Find the word "caption" in the data. Return every line where it appears.

- Record excerpts -
******
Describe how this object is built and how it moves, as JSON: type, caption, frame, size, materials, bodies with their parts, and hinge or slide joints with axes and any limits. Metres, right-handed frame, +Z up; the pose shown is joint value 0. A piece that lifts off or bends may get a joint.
******
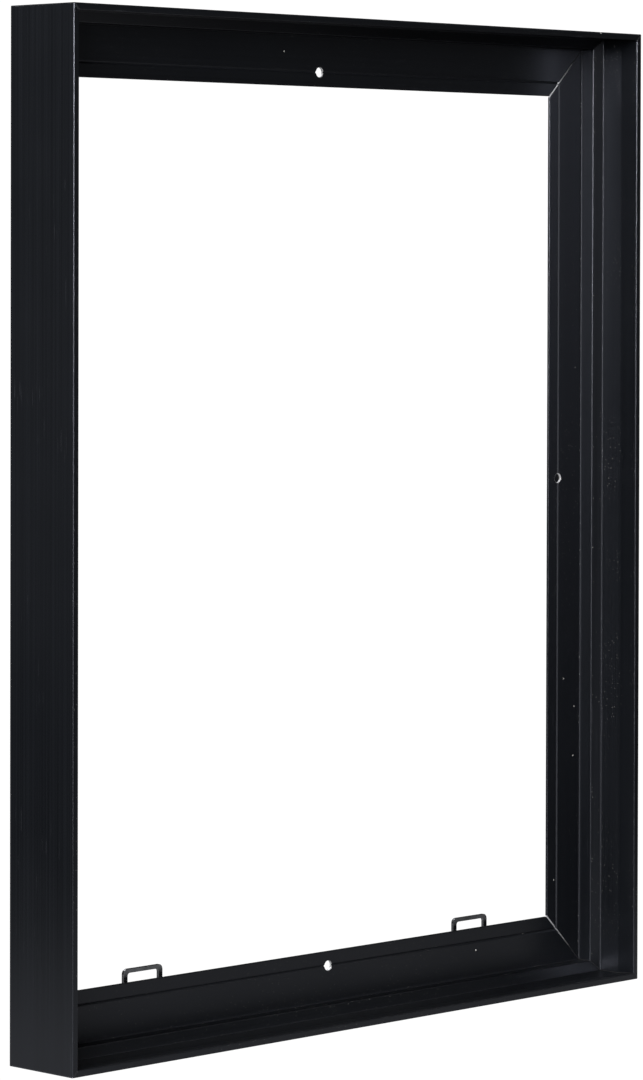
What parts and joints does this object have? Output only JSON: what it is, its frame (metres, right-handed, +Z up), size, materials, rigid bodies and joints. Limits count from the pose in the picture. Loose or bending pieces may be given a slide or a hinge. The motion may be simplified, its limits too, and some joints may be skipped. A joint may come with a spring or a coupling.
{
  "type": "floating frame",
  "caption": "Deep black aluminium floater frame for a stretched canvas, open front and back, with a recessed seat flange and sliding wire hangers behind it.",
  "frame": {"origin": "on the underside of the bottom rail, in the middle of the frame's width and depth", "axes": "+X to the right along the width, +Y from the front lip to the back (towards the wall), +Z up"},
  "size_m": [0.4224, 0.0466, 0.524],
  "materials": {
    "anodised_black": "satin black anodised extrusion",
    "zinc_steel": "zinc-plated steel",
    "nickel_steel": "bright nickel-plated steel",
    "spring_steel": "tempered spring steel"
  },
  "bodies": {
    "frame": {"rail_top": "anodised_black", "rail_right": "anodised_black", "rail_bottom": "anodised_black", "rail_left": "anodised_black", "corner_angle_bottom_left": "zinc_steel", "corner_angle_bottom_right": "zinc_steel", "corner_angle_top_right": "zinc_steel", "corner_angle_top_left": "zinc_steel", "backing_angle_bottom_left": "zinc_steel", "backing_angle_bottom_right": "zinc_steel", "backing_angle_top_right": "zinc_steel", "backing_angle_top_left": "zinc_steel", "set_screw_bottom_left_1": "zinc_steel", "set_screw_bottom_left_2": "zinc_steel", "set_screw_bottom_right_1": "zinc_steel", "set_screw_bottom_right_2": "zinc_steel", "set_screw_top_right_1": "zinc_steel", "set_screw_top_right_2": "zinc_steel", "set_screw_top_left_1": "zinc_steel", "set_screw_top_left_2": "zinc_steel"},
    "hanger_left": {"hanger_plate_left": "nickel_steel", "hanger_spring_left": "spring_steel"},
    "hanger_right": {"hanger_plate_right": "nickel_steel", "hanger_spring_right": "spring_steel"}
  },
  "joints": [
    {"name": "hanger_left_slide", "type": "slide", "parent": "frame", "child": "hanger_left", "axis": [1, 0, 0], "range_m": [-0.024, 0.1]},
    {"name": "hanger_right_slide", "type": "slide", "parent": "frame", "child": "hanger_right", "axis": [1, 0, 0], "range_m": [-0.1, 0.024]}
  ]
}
******
- Task solution -
Describe how this object is built and how it moves, as JSON: type, caption, frame, size, materials, bodies with their parts, and hinge or slide joints with axes and any limits. Metres, right-handed frame, +Z up; the pose shown is joint value 0. A piece that lifts off or bends may get a joint.
  "caption": "Deep black aluminium floater frame for a stretched canvas, open front and back, with a recessed seat flange and sliding wire hangers behind it.",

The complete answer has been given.